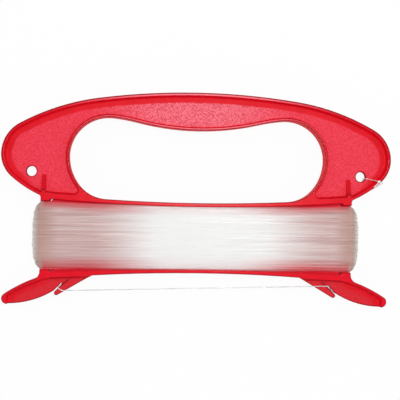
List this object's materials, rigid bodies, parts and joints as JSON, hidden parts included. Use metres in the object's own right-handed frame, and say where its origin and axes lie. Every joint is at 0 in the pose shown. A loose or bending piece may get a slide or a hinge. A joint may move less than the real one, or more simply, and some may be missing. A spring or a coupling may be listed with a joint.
{
  "type": "kite line winder",
  "caption": "Flat moulded line winder with a hand opening, rounded ears and line-parking horns, wound with clear monofilament, for flying a kite by hand.",
  "frame": {"origin": "Under the middle of the frame's outline, on the plane of the winding's rear face, which the winder lies on.", "axes": "+X runs across the winder from ear to ear, +Y from the line channel towards the grip, +Z out of the front face."},
  "size_m": [0.165, 0.09, 0.0118],
  "materials": {
    "frame_red": "glossy rims, finely frosted web",
    "line_clear": "clear nylon monofilament, glossy"
  },
  "bodies": {
    "root": {"winder_frame": "frame_red", "line_winding": "line_clear", "line_tail": "line_clear", "anchor_loop": "line_clear", "anchor_knot": "line_clear"}
  },
  "joints": []
}
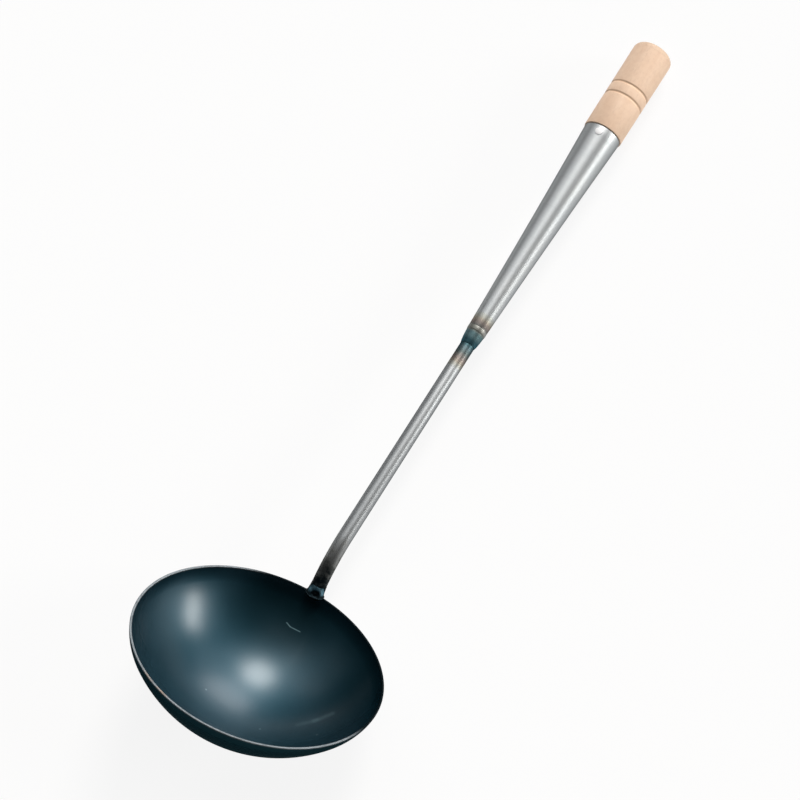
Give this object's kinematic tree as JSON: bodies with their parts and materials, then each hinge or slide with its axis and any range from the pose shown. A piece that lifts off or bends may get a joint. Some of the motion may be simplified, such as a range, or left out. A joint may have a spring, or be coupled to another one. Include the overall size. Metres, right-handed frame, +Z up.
{
  "type": "wok ladle",
  "caption": "Wok ladle with a pressed, blued steel bowl, a bent round bar welded to its rim, and a conical sheet-steel socket holding a turned wooden grip.",
  "frame": {"origin": "under the middle of the lying ladle's box, on the surface that it rests on", "axes": "+X along the handle towards the grip's end, +Y across the bowl, +Z up; the ladle lies on the back of its bowl and on the underside of its grip's end"},
  "size_m": [0.4548, 0.13, 0.0924],
  "materials": {
    "blued_steel": "dark blue-black oxide from heating, satin",
    "bar_steel": "bare steel, satin, with heat tints near both welds",
    "weld_steel": "weld metal, blued by its heat",
    "socket_steel": "bare sheet steel, satin, with a heat tint at its small end",
    "pale_wood": "unlacquered pale hardwood with two burnt grooves",
    "nail_steel": "bright, smooth"
  },
  "bodies": {
    "root": {"bowl": "blued_steel", "handle_rod": "bar_steel", "rim_weld": "weld_steel", "neck_weld": "weld_steel", "socket": "socket_steel", "wood_grip": "pale_wood", "grip_nail": "nail_steel"}
  },
  "joints": []
}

====================

Task statement:
Please quote every record above exactly as it appears.

Answer:
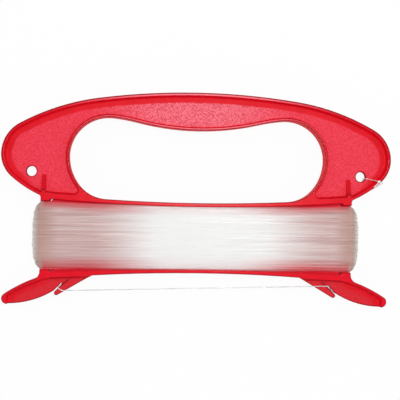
List this object's materials, rigid bodies, parts and joints as JSON, hidden parts included. Use metres in the object's own right-handed frame, and say where its origin and axes lie. Every joint is at 0 in the pose shown. A loose or bending piece may get a slide or a hinge. A joint may move less than the real one, or more simply, and some may be missing. A spring or a coupling may be listed with a joint.
{
  "type": "kite line winder",
  "caption": "Flat moulded line winder with a hand opening, rounded ears and line-parking horns, wound with clear monofilament, for flying a kite by hand.",
  "frame": {"origin": "Under the middle of the frame's outline, on the plane of the winding's rear face, which the winder lies on.", "axes": "+X runs across the winder from ear to ear, +Y from the line channel towards the grip, +Z out of the front face."},
  "size_m": [0.165, 0.09, 0.0118],
  "materials": {
    "frame_red": "glossy rims, finely frosted web",
    "line_clear": "clear nylon monofilament, glossy"
  },
  "bodies": {
    "root": {"winder_frame": "frame_red", "line_winding": "line_clear", "line_tail": "line_clear", "anchor_loop": "line_clear", "anchor_knot": "line_clear"}
  },
  "joints": []
}
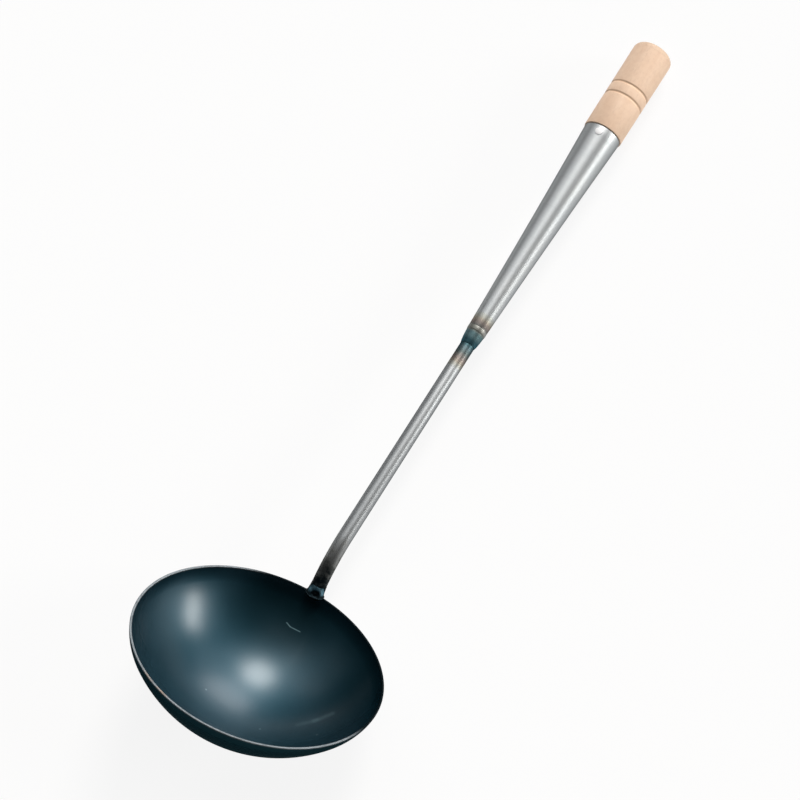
Give this object's kinematic tree as JSON: bodies with their parts and materials, then each hinge or slide with its axis and any range from the pose shown. A piece that lifts off or bends may get a joint. Some of the motion may be simplified, such as a range, or left out. A joint may have a spring, or be coupled to another one. Include the overall size. Metres, right-handed frame, +Z up.
{
  "type": "wok ladle",
  "caption": "Wok ladle with a pressed, blued steel bowl, a bent round bar welded to its rim, and a conical sheet-steel socket holding a turned wooden grip.",
  "frame": {"origin": "under the middle of the lying ladle's box, on the surface that it rests on", "axes": "+X along the handle towards the grip's end, +Y across the bowl, +Z up; the ladle lies on the back of its bowl and on the underside of its grip's end"},
  "size_m": [0.4548, 0.13, 0.0924],
  "materials": {
    "blued_steel": "dark blue-black oxide from heating, satin",
    "bar_steel": "bare steel, satin, with heat tints near both welds",
    "weld_steel": "weld metal, blued by its heat",
    "socket_steel": "bare sheet steel, satin, with a heat tint at its small end",
    "pale_wood": "unlacquered pale hardwood with two burnt grooves",
    "nail_steel": "bright, smooth"
  },
  "bodies": {
    "root": {"bowl": "blued_steel", "handle_rod": "bar_steel", "rim_weld": "weld_steel", "neck_weld": "weld_steel", "socket": "socket_steel", "wood_grip": "pale_wood", "grip_nail": "nail_steel"}
  },
  "joints": []
}